You can do that but it still doesn't sound the same as a zero feedback tube amp that has a true matching output impedance. I know because I've had both & made my own impedance matching networks for transistor amps in order to drive horns & while it did improve the sound over the original transistor sound the zero feedback tubes still had the sound to die for even though the output impedance was matched on both with the output network on the transistor amp. Even the output power was matched with the tube amp with the impedance matching network on the tranny amp, 25 Watts /channel to the speaker. By the way the tranny amp still neded to have a resistor network across the terminals at the back of the amp as well as the resistors in series with the speaker to sound it's best with the Altec Lansing Voice Of The Theatre A7-500 that I had at the time. This in part hid the reactance of the speaker from the amp Which was an Adcom GFA 545 which was modified.
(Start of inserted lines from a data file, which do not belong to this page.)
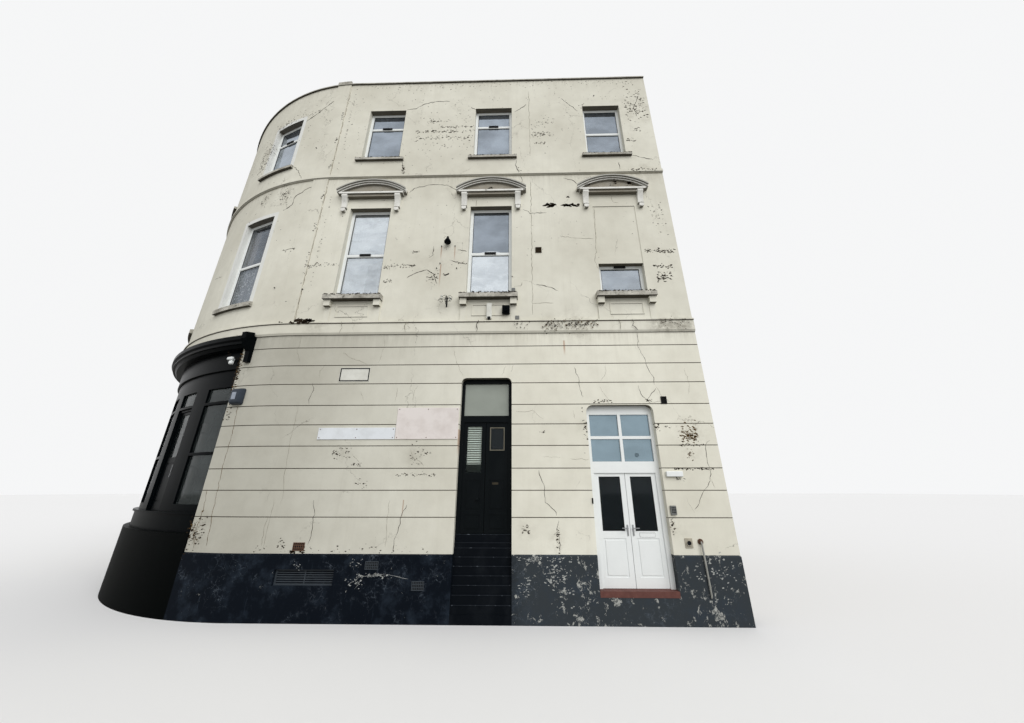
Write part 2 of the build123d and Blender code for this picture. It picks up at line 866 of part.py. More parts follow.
# Shopfront
def mirrored(angles):
    """Both halves of the shopfront; the middle post is its own mirror image."""
    twins = [(2 * shop_middle - end, 2 * shop_middle - start) for start, end in angles[:-1]]
    return angles + twins[::-1]


def shop_bays():
    posts = mirrored(shop_post_angles)
    return [(posts[i][1], posts[i + 1][0]) for i in range(len(posts) - 1)]


def shopfront():
    front, back = -shop_frame_back, -shop_frame_back - shop_frame_depth
    sill_top = shop_floor
    sill_low = sill_top - shop_sill_thickness
    posts = [corner_run(strip(front, back, sill_top, shop_head_bottom), *angles)
             for angles in mirrored(shop_post_angles)]
    rails, glass = [], []
    glass_front = (front + back + glass_thickness) / 2
    transom_tops = [shop_lower_transom + shop_transom_height,
                    shop_upper_transom + shop_transom_height]
    for number, (start, end) in enumerate(shop_bays()):
        upper_pane = (transom_tops[1], shop_head_bottom)
        rails.append(corner_run(strip(front, back, shop_upper_transom, transom_tops[1]), start, end))
        if number == shop_door_bay:
            heights = [upper_pane]
        else:
            rails.append(corner_run(strip(front, back, shop_lower_transom, transom_tops[0]),
                                    start, end))
            rails.append(corner_run(strip(front, back, sill_top, sill_top + shop_bottom_rail),
                                    start, end))
            heights = [(sill_top + shop_bottom_rail, shop_lower_transom),
                       (transom_tops[0], shop_upper_transom), upper_pane]
        glass += [corner_run(strip(glass_front, glass_front - glass_thickness, low, high),
                             start, end) for low, high in heights]
    base = corner_run(strip(plinth_out, -ground_wall, 0, shop_base_top), shop_start, shop_end)
    stallriser = corner_run(
        strip(-shop_stallriser_back, -ground_wall, shop_base_top, sill_low), shop_start, shop_end)
    stallriser += corner_run(
        strip(-shop_stallriser_back + shop_sill_out, -ground_wall, sill_low, sill_top),
        shop_start, shop_end)
    head = corner_run(strip(front, back, shop_head_bottom, shop_beam_bottom), shop_start, shop_end)
    fascia = corner_run(strip(-fascia_back, -fascia_back - fascia_thickness,
                              shop_beam_bottom, fascia_top), shop_start, shop_end)
    step, height = cornice_out / 4, (band_bottom - fascia_top) / 4
    cornice_section = [
        (0, fascia_top), (step, fascia_top), (2 * step, fascia_top + height),
        (3 * step, fascia_top + height), (3 * step, fascia_top + 2 * height),
        (cornice_out, fascia_top + 2.5 * height), (cornice_out, band_bottom), (0, band_bottom)]
    cornice = corner_run(cornice_section, shop_console_angle + shop_console_half,
                         console_ends[1] - shop_console_half)
    cornice += corner_run(strip(0, -fascia_back - fascia_thickness, fascia_top, band_bottom),
                          shop_start, shop_end)
    foot = shop_beam_bottom + shop_console_above_beam
    rise = band_bottom + shop_console_rise
    clear_band = band_out + shop_console_clearance
    console_section = [
        (0, foot), (shop_console_foot_out, foot),
        (shop_console_waist_out, fascia_top - 2 * height),
        (cornice_out, fascia_top - height / 2), (shop_console_out, fascia_top + 2 * height),
        (shop_console_out, rise - shop_console_fall), (clear_band, rise),
        (clear_band, band_bottom), (0, band_bottom)]
    consoles = [corner_run(console_section, angle - shop_console_half, angle + shop_console_half)
                for angle in console_ends]
    return {
        "shop_base": [base], "shop_stallriser": [stallriser], "shop_posts": posts,
        "shop_rails": rails, "shop_glass": glass, "shop_head": [head],
        "shop_fascia": [fascia], "shop_cornice": [cornice], "shop_consoles": consoles,
    }


def pull_handle(x, z, depth):
    """A square bar on two stand-offs, on the outside of a leaf."""
    half, front = pull_bar / 2, depth - pull_reach
    solid = block(x - half, x + half, front, front + pull_bar, z, z + pull_length)
    for start in (z + pull_bar, z + pull_length - 2 * pull_bar):
        solid += block(x - half, x + half, front, depth, start, start + pull_bar)
    return solid


def shop_door():
    """A flat leaf in one bay of the curve, hinged on the side away from the street front."""
    start, end = shop_bays()[shop_door_bay]
    place = corner_place((start + end) / 2)
    half_angle = math.radians((end - start) / 2)
    back_radius = corner_radius - shop_frame_back - shop_frame_depth
    inner = corner_radius - back_radius * math.cos(half_angle)
    recess = inner - leaf_thickness - leaf_gap - door_stop_depth
    clear = back_radius * math.sin(half_angle) - shop_door_jamb
    head = shop_upper_transom - shop_door_head
    shape = rectangle(-corner_radius, corner_radius, shop_floor, shop_upper_transom)
    bay = corner_run(strip(0, -corner_radius / 2, shop_floor, shop_upper_transom), start, end)
    frame = place * door_frame(shape, clear, shop_floor, head, recess, sides=(-1,)) & bay
    low, high = shop_floor + leaf_gap, head - leaf_gap
    x0, x1 = -clear + leaf_gap, clear - leaf_gap
    stile, lock_rail = shop_door_stile, low + shop_door_lock_rail
    glass = [(x0 + stile, x1 - stile, lock_rail, high - shop_door_top_rail)]
    panels = [(x0 + stile, x1 - stile, low + shop_door_bottom_rail,
               lock_rail - shop_door_middle_rail)]
    solid, sheets = leaf(x0, x1, low, high, recess, glass, panels, -1)
    outer = leaf_depths(recess)[0]
    pull = pull_handle(x1 - stile / 2, low + pull_height, outer)
    return {
        "shop_door_frame": [frame],
        "shop_door_leaf": [place * solid],
        "shop_door_glass": [place * sheet for sheet in sheets],
        "shop_door_pull": [place * pull],
    }


def build():
    parts = {name: [solid] for name, solid in ground_walls().items()}
    parts["plinth"] = plinth()
    parts["cellar_grille"] = [front_place(grille_x) * cellar_grille()]
    parts.update({name: [solid] for name, solid in upper_walls().items()})
    parts.update({name: [solid] for name, solid in party_walls().items()})
    parts["ground_floors"] = ground_floors()
    parts["first_floor"] = [slab(ground_wall, first_floor_top, floor_thickness)]
    parts["second_floor"] = [slab(upper_wall, second_floor_top, floor_thickness)]
    parts["roof"] = [slab(upper_wall, roof_top, roof_thickness)]
    parts["coping"] = [coping()]
    parts["floor_band"] = [floor_band()]
    parts["string_course"] = [string_course()]
    parts["pilasters"] = pilasters()
    parts["window_sills"] = window_sills()
    rows = window_rows()
    parts["window_frames"] = [place * window_frame(*row) for place, *row in rows]
    parts["window_glass"] = [place * sheet for place, *row in rows for sheet in window_glass(*row)]
    parts["window_hoods"] = [front_place(x) * hood() for x in front_bays]
    parts["window_aprons"] = [front_place(x) * apron() for x in front_bays]
    parts.update(black_door())
    parts.update(white_door())
    parts.update(shopfront())
    parts.update(shop_door())
    return parts


os.makedirs("parts", exist_ok=True)
for name, solids in build().items():
    export_step(Compound([solid for item in solids for solid in item.solids()]),
                f"parts/{name}.step")
    print(name, len(solids))
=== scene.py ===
import math
import random

import bmesh
import bpy
from mathutils import Matrix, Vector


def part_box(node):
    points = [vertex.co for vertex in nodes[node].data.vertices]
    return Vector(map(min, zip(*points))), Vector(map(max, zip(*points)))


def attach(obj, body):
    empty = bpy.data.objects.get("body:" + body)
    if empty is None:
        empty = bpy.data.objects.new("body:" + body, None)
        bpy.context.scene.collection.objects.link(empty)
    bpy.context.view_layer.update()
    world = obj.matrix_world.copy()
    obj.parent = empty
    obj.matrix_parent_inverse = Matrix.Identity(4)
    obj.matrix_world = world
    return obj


# Corner shop building: paint, wear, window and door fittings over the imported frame
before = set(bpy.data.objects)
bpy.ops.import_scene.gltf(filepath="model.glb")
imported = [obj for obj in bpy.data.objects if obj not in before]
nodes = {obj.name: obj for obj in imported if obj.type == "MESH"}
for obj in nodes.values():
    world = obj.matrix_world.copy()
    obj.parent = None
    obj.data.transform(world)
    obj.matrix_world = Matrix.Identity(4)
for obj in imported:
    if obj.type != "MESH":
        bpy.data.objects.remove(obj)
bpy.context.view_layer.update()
print("frame loaded:", len(nodes), "nodes")

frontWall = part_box("front_wall_upper")
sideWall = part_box("side_wall_upper")
plan = {
    "frontY": frontWall[0].y,
    "cornerX": frontWall[0].x,
    "cornerY": sideWall[0].y,
    "leftX": sideWall[0].x,
    "rightX": frontWall[1].x,
    "radius": frontWall[0].x - sideWall[0].x,
}


# Places on the walls: x runs along the wall, y into it, z up
def frontPlace(along, z=0.0, depth=0.0):
    # along starts where the curve starts
    return Matrix.Translation((plan["cornerX"] + along, plan["frontY"] + depth, z))


def cornerPlace(angle, z=0.0, depth=0.0):
    turn = math.radians(angle)
    reach = plan["radius"] - depth
    spot = (plan["cornerX"] - reach * math.sin(turn), plan["cornerY"] - reach * math.cos(turn), z)
    return Matrix.Translation(spot) @ Matrix.Rotation(-turn, 4, "Z")


def sidePlace(y, z=0.0, depth=0.0):
    return Matrix.Translation((plan["leftX"] + depth, y, z)) @ Matrix.Rotation(math.radians(-90), 4, "Z")


def wallPlace(along, z=0.0, depth=0.0):
    # one strip of wall: below 0 it goes on round the curve
    if along >= 0:
        return frontPlace(along, z, depth)
    return cornerPlace(math.degrees(-along / plan["radius"]), z, depth)


# Window rows: the bays, and the heights of sill, meeting rail and head
windows = {
    "frontBays": [1.185, 4.57, 7.955],
    "cornerBays": [19.5, 48.3, 77.1],
    "sideBay": 1.86,
    "first": (6.86, 8.22, 9.715),
    "firstRight": (6.86, 7.765),
    "second": (11.62, 13.065, 13.73),
    "secondRight": (11.62, 12.65, 13.73),
    "halfGlass": 0.513,
    "frameWidth": 0.062,
    "halfRail": 0.028,
    "frameDepth": 0.15,
}


def windowPlaces():
    # each window's place on its wall, with its heights
    rows = []
    for bay, along in enumerate(windows["frontBays"]):
        last = bay == len(windows["frontBays"]) - 1
        rows.append((frontPlace(along), windows["firstRight" if last else "first"]))
        rows.append((frontPlace(along), windows["secondRight" if last else "second"]))
    for angle in windows["cornerBays"]:
        rows += [(cornerPlace(angle), windows["first"]), (cornerPlace(angle), windows["second"])]
    side = sidePlace(plan["cornerY"] + windows["sideBay"])
    return rows + [(side, windows["first"]), (side, windows["second"])]


def paneHeights(levels):
    # the clear height of each pane between frame and rails
    lows = [levels[0] + windows["frameWidth"]] + [v + windows["halfRail"] for v in levels[1:-1]]
    highs = [v - windows["halfRail"] for v in levels[1:-1]] + [levels[-1] - windows["frameWidth"]]
    return list(zip(lows, highs))


# Modelling helpers
def deselectAll():
    if bpy.context.mode != "OBJECT":
        bpy.ops.object.mode_set(mode="OBJECT")
    bpy.ops.object.select_all(action="DESELECT")


def pick(piece):
    deselectAll()
    bpy.context.view_layer.objects.active = piece
    piece.select_set(True)


def applyPlace(piece):
    pick(piece)
    bpy.ops.object.transform_apply(location=True, rotation=True, scale=True)


def settle(piece, place):
    piece.matrix_world = place @ piece.matrix_world
    applyPlace(piece)
    return piece


def editAll():
    bpy.ops.object.mode_set(mode="EDIT")
    bpy.ops.mesh.select_all(action="SELECT")


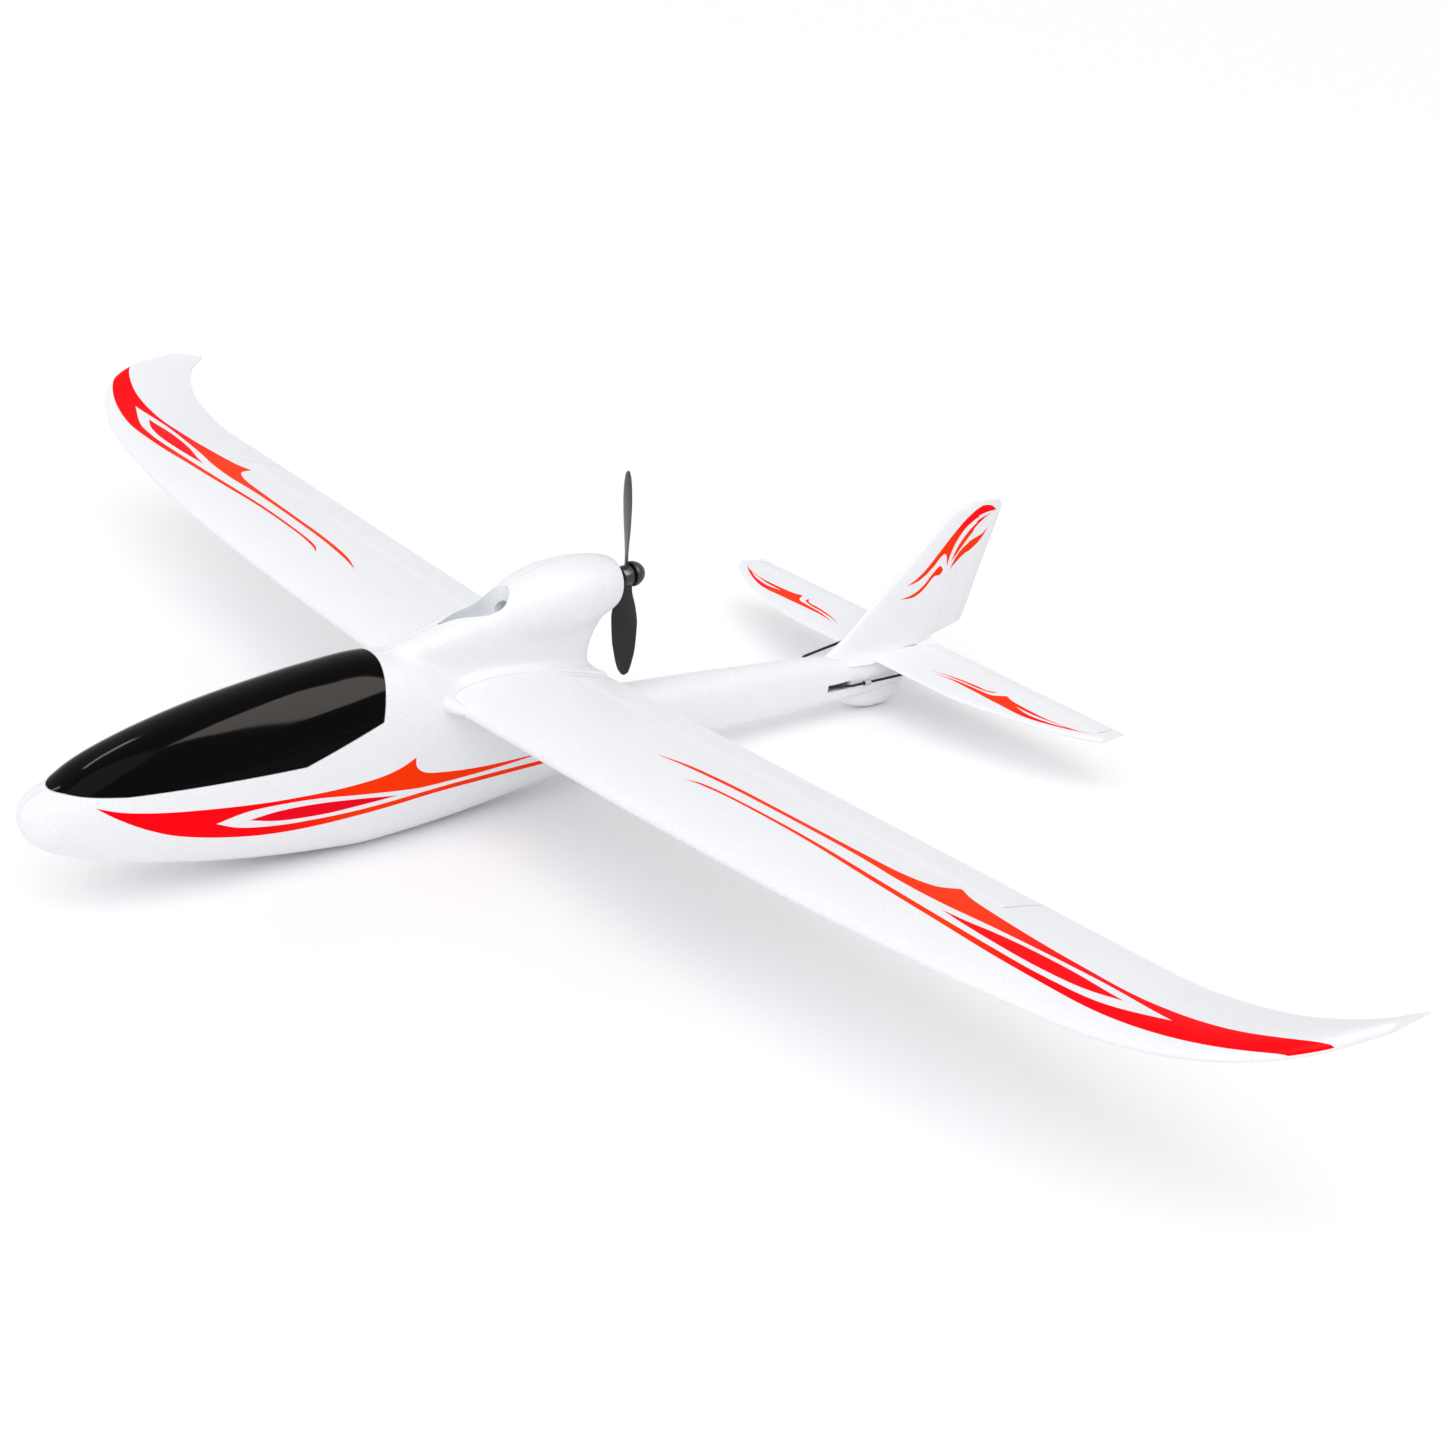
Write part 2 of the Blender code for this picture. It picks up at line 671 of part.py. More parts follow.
for side, mirror in (("left", 1), ("right", -1)):
    panel = wingSolid("wing_" + side, mirror, rootX, halfSpan)
    inner, outer = aileronAxis(mirror)
    line = (outer - inner).normalized()
    low = at(mirror * (aileronInner - runGap), aileronHinge, wingHeight - 20)
    high = at(mirror * (aileronOuter + runGap), aileronHinge + aileronChord + 20, wingHeight + 40)
    middle = (low + high) / 2
    reach = [abs(high[i] - low[i]) / mm for i in range(3)]
    slot = box("slot", middle, reach)
    cove = rod("cove", inner - line * runGap * mm, outer + line * runGap * mm, aileronHalf + runGap)
    cut(panel, slot, cove)
    cut(panel, tube("bore", joinerPoints(gap), joinerRadius + gap, None, 12))
    pin = at(mirror * (rootX - 6), pinStation, wingMid(rootX, pinStation))
    cut(panel, rod("pinBore", pin, pin + spanwise(mirror) * (18 + gap) * mm, pinRadius + gap))
    flapSize = (flapServoLength, flapServoWidth, flapServoHeight)
    axisPoint = flapServoAxis(mirror)
    outward = spanwise(mirror)
    boss = axisPoint - outward * 1.6 * mm
    pocketDrop = Vector((0, 0, -1)) * 6 * mm
    pocket = servoPocket("pocket", boss, outward, Vector((0, 1, 0)), flapSize, flapPocketRise)
    skirt = servoPocket("skirt", boss + pocketDrop, outward, Vector((0, 1, 0)), flapSize, flapPocketRise)
    cut(panel, join(pocket, skirt))
    finish(panel, foam)

    # the aileron: a round nose on the hinge line and a taper to the trailing edge
    rings = []
    noseTurns = 6
    for x in (aileronInner, (aileronInner + aileronOuter) / 2, aileronOuter):
        hingeZ = wingMid(x, aileronHinge)
        ring = []
        for i in range(noseTurns + 1):
            angle = math.pi / 2 + math.pi * i / noseTurns
            back, rise = aileronHalf * math.cos(angle), aileronHalf * math.sin(angle)
            ring.append(at(mirror * x, aileronHinge + back, hingeZ + rise))
        for u, face in ((0.86, -1), (1.0, -1), (1.0, 1), (0.86, 1)):
            px, station, z = wingPoint(x, u, face)
            ring.append(at(mirror * px, station, z))
        rings.append(ring)
    aileron = finish(loft("aileron_" + side, rings), foam)
    setOrigin(aileron, inner)

    servo = servoSolid("aileron_servo_" + side, boss, outward, Vector((0, 1, 0)), flapSize)
    finish(servo, servoPlastic)
    down = hangDown(mirror)
    armMiddle = axisPoint + outward * armStand * mm
    arm = armSolid("aileron_servo_arm_" + side, armMiddle, outward, down, flapArmRadius)
    setOrigin(finish(arm, whitePlastic), axisPoint)
    armHole = armMiddle + down * flapArmRadius * mm
    hornX = flapServoX + armStand + 3.0
    hingePoint = at(mirror * hornX, aileronHinge, wingMid(hornX, aileronHinge))
    hornHole = hingePoint + down * flapArmRadius * mm
    nose = hingePoint - Vector((0, 0, aileronHalf * mm))
    px, station, z = wingPoint(hornX, 0.86, -1)
    along = (at(mirror * px, station, z) - nose).normalized()
    away = along.cross(outward) * mirror
    away = -away if away.z > 0 else away
    hornFoot = nose + (along * 5.2 + away * gap) * mm
    horn = hornSolid("aileron_horn_" + side, hornFoot, along, away, hornHole, 6.0)
    finish(horn, blackPlastic)
    link = [armHole + outward * hookReach * mm, hornHole - outward * hookReach * mm]
    setOrigin(linkRod("aileron_pushrod_" + side, link, outward), armHole)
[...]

I had used it to drive many other speakers before, even some as low 2ohms & is sounded great on them but really needed the impedance matching network to sound it's best on the horns even though the load was an easy load for the amp. The easiest load that amp has ever seen with me.
Of coarse this does not apply to headphones, They should be driven with the output impedance that they were designed with originally & not make assumptions that we know best how to drive them without consulting the manufacturer.
Out of interest, would you be able to elaborate in technical terms why the tube amp behaved better? Or is it simply an observation?